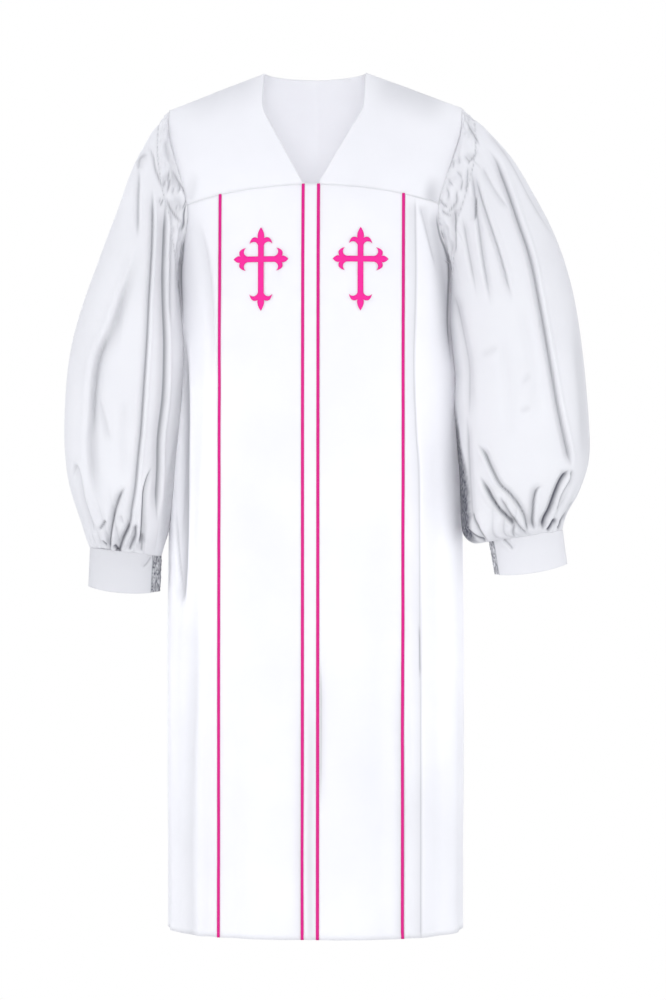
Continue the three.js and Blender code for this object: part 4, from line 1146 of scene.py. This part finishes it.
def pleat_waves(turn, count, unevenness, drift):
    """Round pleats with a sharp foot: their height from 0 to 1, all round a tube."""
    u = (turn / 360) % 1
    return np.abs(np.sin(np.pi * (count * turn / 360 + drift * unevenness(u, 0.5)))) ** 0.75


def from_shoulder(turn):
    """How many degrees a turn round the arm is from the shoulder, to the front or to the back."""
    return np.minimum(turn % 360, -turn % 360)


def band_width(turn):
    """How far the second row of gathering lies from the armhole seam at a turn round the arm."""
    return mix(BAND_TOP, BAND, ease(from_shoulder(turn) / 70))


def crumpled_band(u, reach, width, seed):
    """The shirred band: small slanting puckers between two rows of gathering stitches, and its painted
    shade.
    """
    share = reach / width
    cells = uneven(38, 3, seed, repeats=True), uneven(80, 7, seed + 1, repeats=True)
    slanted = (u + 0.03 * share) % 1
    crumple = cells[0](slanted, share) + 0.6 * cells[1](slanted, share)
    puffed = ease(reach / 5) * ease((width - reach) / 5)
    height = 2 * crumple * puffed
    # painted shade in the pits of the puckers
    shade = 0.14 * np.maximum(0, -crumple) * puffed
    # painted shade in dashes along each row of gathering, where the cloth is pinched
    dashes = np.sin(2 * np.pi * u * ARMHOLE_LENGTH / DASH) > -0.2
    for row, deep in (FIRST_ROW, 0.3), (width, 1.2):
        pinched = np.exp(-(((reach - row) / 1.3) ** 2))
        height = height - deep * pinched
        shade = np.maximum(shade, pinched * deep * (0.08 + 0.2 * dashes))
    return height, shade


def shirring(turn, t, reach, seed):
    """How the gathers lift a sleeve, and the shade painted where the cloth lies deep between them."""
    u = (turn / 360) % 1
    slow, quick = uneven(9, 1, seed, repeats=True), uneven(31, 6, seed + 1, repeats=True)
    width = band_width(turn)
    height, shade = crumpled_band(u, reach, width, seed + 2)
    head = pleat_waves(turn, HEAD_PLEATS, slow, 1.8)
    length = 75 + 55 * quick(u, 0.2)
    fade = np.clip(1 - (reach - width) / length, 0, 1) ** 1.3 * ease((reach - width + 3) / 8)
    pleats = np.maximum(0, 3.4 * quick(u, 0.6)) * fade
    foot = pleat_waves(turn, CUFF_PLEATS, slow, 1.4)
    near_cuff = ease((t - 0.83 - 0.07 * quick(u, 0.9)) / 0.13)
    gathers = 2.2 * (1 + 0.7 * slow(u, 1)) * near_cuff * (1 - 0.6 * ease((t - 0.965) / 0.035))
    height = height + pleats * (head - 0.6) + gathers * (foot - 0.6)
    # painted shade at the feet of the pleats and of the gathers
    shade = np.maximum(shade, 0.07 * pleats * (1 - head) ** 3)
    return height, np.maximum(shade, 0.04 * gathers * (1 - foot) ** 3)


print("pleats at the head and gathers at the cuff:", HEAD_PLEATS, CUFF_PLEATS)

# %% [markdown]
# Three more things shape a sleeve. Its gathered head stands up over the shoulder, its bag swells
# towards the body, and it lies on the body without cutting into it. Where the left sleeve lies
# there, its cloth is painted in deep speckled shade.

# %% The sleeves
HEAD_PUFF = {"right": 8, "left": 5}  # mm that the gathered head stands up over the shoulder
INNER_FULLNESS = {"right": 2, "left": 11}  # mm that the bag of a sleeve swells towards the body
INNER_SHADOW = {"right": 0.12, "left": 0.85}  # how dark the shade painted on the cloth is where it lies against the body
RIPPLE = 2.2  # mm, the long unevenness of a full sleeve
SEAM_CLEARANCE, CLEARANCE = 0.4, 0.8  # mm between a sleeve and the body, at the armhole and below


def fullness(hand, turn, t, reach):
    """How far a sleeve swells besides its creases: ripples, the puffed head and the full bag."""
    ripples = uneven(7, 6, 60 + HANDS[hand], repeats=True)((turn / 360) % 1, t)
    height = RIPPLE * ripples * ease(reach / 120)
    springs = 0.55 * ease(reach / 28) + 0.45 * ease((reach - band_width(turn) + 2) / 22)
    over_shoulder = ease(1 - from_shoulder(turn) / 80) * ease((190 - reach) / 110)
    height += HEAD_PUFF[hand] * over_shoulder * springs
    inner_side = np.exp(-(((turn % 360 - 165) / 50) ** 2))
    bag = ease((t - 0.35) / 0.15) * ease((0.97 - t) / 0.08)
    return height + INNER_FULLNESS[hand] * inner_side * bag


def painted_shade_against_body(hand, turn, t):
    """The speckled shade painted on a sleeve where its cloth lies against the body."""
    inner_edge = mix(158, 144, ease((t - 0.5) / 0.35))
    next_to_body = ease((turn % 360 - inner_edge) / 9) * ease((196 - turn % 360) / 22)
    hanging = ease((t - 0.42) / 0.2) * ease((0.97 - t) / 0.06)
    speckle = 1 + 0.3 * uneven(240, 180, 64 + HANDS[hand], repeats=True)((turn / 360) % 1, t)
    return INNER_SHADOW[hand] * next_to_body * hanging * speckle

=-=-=

• **GOAL**
Copy down the material exactly as written.

• **COMPLETED TASK**
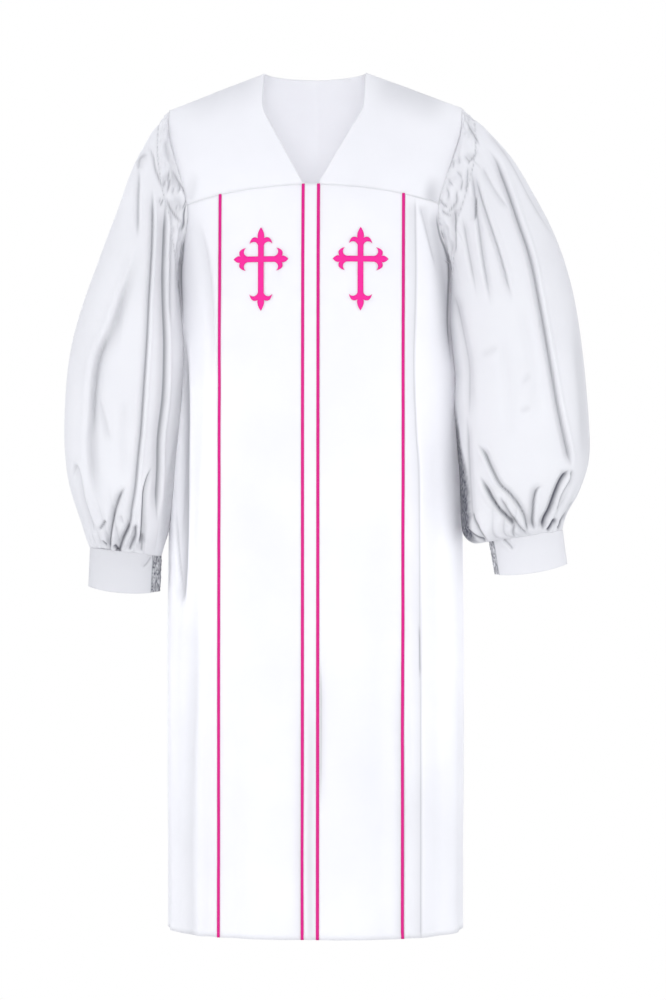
Continue the three.js and Blender code for this object: part 4, from line 1146 of scene.py. This part finishes it.
def pleat_waves(turn, count, unevenness, drift):
    """Round pleats with a sharp foot: their height from 0 to 1, all round a tube."""
    u = (turn / 360) % 1
    return np.abs(np.sin(np.pi * (count * turn / 360 + drift * unevenness(u, 0.5)))) ** 0.75


def from_shoulder(turn):
    """How many degrees a turn round the arm is from the shoulder, to the front or to the back."""
    return np.minimum(turn % 360, -turn % 360)


def band_width(turn):
    """How far the second row of gathering lies from the armhole seam at a turn round the arm."""
    return mix(BAND_TOP, BAND, ease(from_shoulder(turn) / 70))


def crumpled_band(u, reach, width, seed):
    """The shirred band: small slanting puckers between two rows of gathering stitches, and its painted
    shade.
    """
    share = reach / width
    cells = uneven(38, 3, seed, repeats=True), uneven(80, 7, seed + 1, repeats=True)
    slanted = (u + 0.03 * share) % 1
    crumple = cells[0](slanted, share) + 0.6 * cells[1](slanted, share)
    puffed = ease(reach / 5) * ease((width - reach) / 5)
    height = 2 * crumple * puffed
    # painted shade in the pits of the puckers
    shade = 0.14 * np.maximum(0, -crumple) * puffed
    # painted shade in dashes along each row of gathering, where the cloth is pinched
    dashes = np.sin(2 * np.pi * u * ARMHOLE_LENGTH / DASH) > -0.2
    for row, deep in (FIRST_ROW, 0.3), (width, 1.2):
        pinched = np.exp(-(((reach - row) / 1.3) ** 2))
        height = height - deep * pinched
        shade = np.maximum(shade, pinched * deep * (0.08 + 0.2 * dashes))
    return height, shade


def shirring(turn, t, reach, seed):
    """How the gathers lift a sleeve, and the shade painted where the cloth lies deep between them."""
    u = (turn / 360) % 1
    slow, quick = uneven(9, 1, seed, repeats=True), uneven(31, 6, seed + 1, repeats=True)
    width = band_width(turn)
    height, shade = crumpled_band(u, reach, width, seed + 2)
    head = pleat_waves(turn, HEAD_PLEATS, slow, 1.8)
    length = 75 + 55 * quick(u, 0.2)
    fade = np.clip(1 - (reach - width) / length, 0, 1) ** 1.3 * ease((reach - width + 3) / 8)
    pleats = np.maximum(0, 3.4 * quick(u, 0.6)) * fade
    foot = pleat_waves(turn, CUFF_PLEATS, slow, 1.4)
    near_cuff = ease((t - 0.83 - 0.07 * quick(u, 0.9)) / 0.13)
    gathers = 2.2 * (1 + 0.7 * slow(u, 1)) * near_cuff * (1 - 0.6 * ease((t - 0.965) / 0.035))
    height = height + pleats * (head - 0.6) + gathers * (foot - 0.6)
    # painted shade at the feet of the pleats and of the gathers
    shade = np.maximum(shade, 0.07 * pleats * (1 - head) ** 3)
    return height, np.maximum(shade, 0.04 * gathers * (1 - foot) ** 3)


print("pleats at the head and gathers at the cuff:", HEAD_PLEATS, CUFF_PLEATS)

# %% [markdown]
# Three more things shape a sleeve. Its gathered head stands up over the shoulder, its bag swells
# towards the body, and it lies on the body without cutting into it. Where the left sleeve lies
# there, its cloth is painted in deep speckled shade.

# %% The sleeves
HEAD_PUFF = {"right": 8, "left": 5}  # mm that the gathered head stands up over the shoulder
INNER_FULLNESS = {"right": 2, "left": 11}  # mm that the bag of a sleeve swells towards the body
INNER_SHADOW = {"right": 0.12, "left": 0.85}  # how dark the shade painted on the cloth is where it lies against the body
RIPPLE = 2.2  # mm, the long unevenness of a full sleeve
SEAM_CLEARANCE, CLEARANCE = 0.4, 0.8  # mm between a sleeve and the body, at the armhole and below


def fullness(hand, turn, t, reach):
    """How far a sleeve swells besides its creases: ripples, the puffed head and the full bag."""
    ripples = uneven(7, 6, 60 + HANDS[hand], repeats=True)((turn / 360) % 1, t)
    height = RIPPLE * ripples * ease(reach / 120)
    springs = 0.55 * ease(reach / 28) + 0.45 * ease((reach - band_width(turn) + 2) / 22)
    over_shoulder = ease(1 - from_shoulder(turn) / 80) * ease((190 - reach) / 110)
    height += HEAD_PUFF[hand] * over_shoulder * springs
    inner_side = np.exp(-(((turn % 360 - 165) / 50) ** 2))
    bag = ease((t - 0.35) / 0.15) * ease((0.97 - t) / 0.08)
    return height + INNER_FULLNESS[hand] * inner_side * bag


def painted_shade_against_body(hand, turn, t):
    """The speckled shade painted on a sleeve where its cloth lies against the body."""
    inner_edge = mix(158, 144, ease((t - 0.5) / 0.35))
    next_to_body = ease((turn % 360 - inner_edge) / 9) * ease((196 - turn % 360) / 22)
    hanging = ease((t - 0.42) / 0.2) * ease((0.97 - t) / 0.06)
    speckle = 1 + 0.3 * uneven(240, 180, 64 + HANDS[hand], repeats=True)((turn / 360) % 1, t)
    return INNER_SHADOW[hand] * next_to_body * hanging * speckle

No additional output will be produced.